目前政府已經開始在很多地方設立日間照顧機構,就是希望讓身心障礙者可以就近在社區裡也接受到不同需求的照顧服務。何副執行長強調,現在政府有補助,伊甸基金會也很願意提供急難救助,給所有有需要的家庭,一個暫時緩解現況的機會。「只要願意尋求援助,我們一定會想辦法幫到你。我們只希望能夠傳達一個觀念:讓身心障礙者獲得更好的照顧,其實是讓整個家庭過得更好。」
這是一段讓力量凝聚的旅程
除了縱向的提供幫助之外,橫向的新知教育、心得分享也一樣重要,伊甸透過許多方式,讓資訊透明,讓不管是不是身心障礙者和其家庭,都能對身心障礙者的能力和需求更有概念。

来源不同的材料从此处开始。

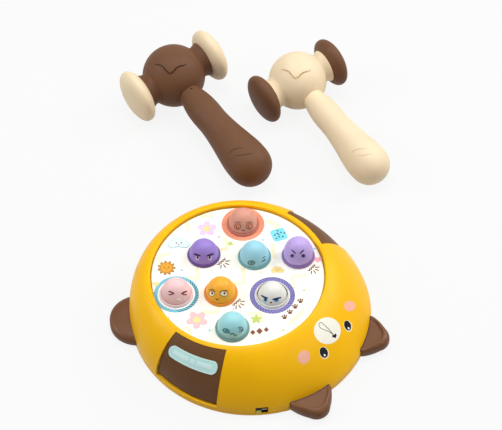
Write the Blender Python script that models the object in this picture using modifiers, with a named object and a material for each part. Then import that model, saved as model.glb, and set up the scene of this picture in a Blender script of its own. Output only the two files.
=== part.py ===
"""Mole pounding game: a round animal-shaped base with eight sprung moles, and two hammers.

Metres, +Z up. The origin lies on the table under the middle of the base. The face and the
ears point to -Y, the feet to +Y, and the play panel sits a little behind the middle.
"""
import bpy
import bmesh
from math import acos, asin, atan2, copysign, cos, hypot, pi, radians, sin, sqrt
from mathutils import Matrix, Vector

# Fits
GAP = 0.0003                # between two pieces that touch
OVERRUN = 0.0040            # how far a cutter runs past what it cuts

# Base: the driving sizes of the body
PANEL_RADIUS = 0.0900
SHOULDER_WIDTH = 0.0362     # from the edge of the panel out to the wall, seen from above
BASE_RADIUS = PANEL_RADIUS + SHOULDER_WIDTH
BAND_HEIGHT = 0.0100        # upright band above the table, before the shoulder starts
RIM_HEIGHT = 0.0584
PANEL_SHIFT = 0.0167        # the panel's middle lies this far behind the base's middle
SHOULDER_POWER = 1.53
WALL = 0.0030
FLOOR = 0.0022
SEAM_HEIGHT = 0.0040
EDGE_ROUND = 0.0012
TONGUE_WALL = 0.0016
TONGUE_RISE = 0.0016
RIM_ROUND = 0.0017
PRINT_DEPTH = 0.0036        # from the crest of the rim down to the printed sheet
SHEET_THICKNESS = 0.0004
PANEL_THICKNESS = 0.0024
LEDGE_WIDTH = 0.0050
LEDGE_THICKNESS = 0.0022

# Moles
MOLE_RADIUS = 0.0154
MOLE_CLEARANCE = 0.0004     # round the mole in its collar
MOLE_STANDS = 0.0033        # the foot of the dome above the printed sheet, at its usual height
DOME_HEIGHT = 0.0170
DOME_SIDE_POWER = 2.235     # how full the dome is across
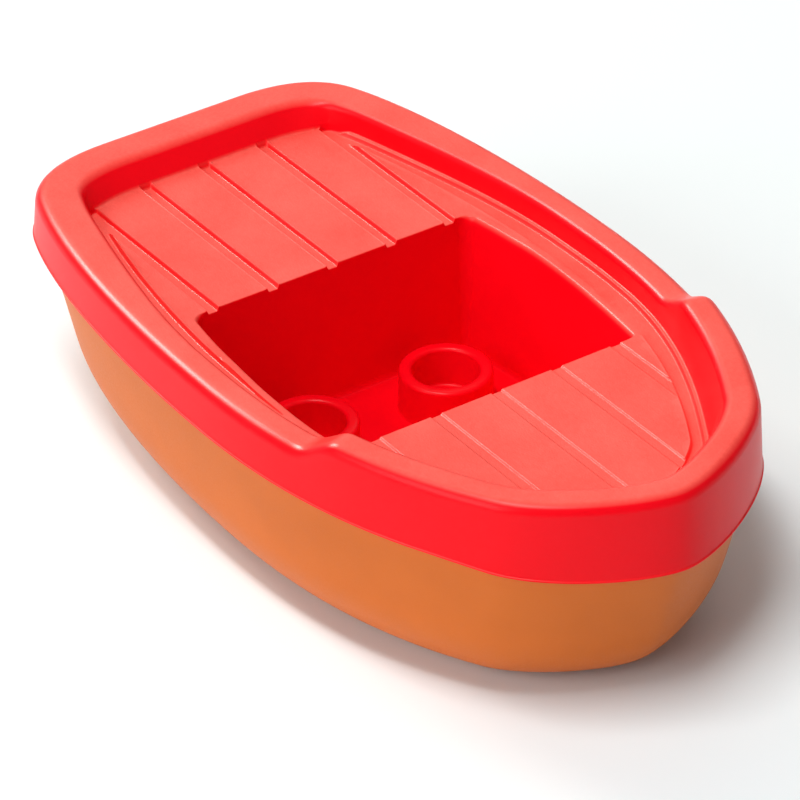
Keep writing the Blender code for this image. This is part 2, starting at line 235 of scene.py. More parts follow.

何副執行長邀請大家收聽伊甸的Podcast——「先來一杯,我們再聊」,希望能透過照顧者的分享,讓彼此都有傾訴、傾聽的機會,更讓未來都可能是照顧者的你我,有越來越多的參考樣本。與此同時,讓照顧者們知道自己並不孤單,自己也有權力追求快樂與自我人生。
談到分享,恩蓉媽媽也非常同意「吐苦水」的重要性。「因為我先生是牧師,我身為師母,其實也常常扮演著傾聽者、照顧者的角色,所以我都很鼓勵有同樣狀況的家庭,把感受說出來、把問題說出來,我們一起來解決。」恩蓉媽媽希望讓更多身障家庭知道他們並不孤單:勇於求助、適時喘息、讓專業介入。
伊甸基金會從身心障礙者的角度出發,提供個案管理、心智障礙者雙老家庭支持、支持性就業、日間作業設施、日間照顧服務、社區居住等服務,另外還有居家修繕、交通接送、輔具服務等。不僅為身心障礙者提供了實際的幫助,更重要的是給予了他們和家庭一份深深的愛和希望。就像恩蓉和恩蓉媽媽,透過這些協助,重新找回了生活的意義和價值,並成為社區中傳播正能量的重要角色。我們期待更多家有身心障礙者的朋友,能夠知道自己並不孤單,只要願意求助,身心障礙者的照顧重擔,真的不用自己一肩扛。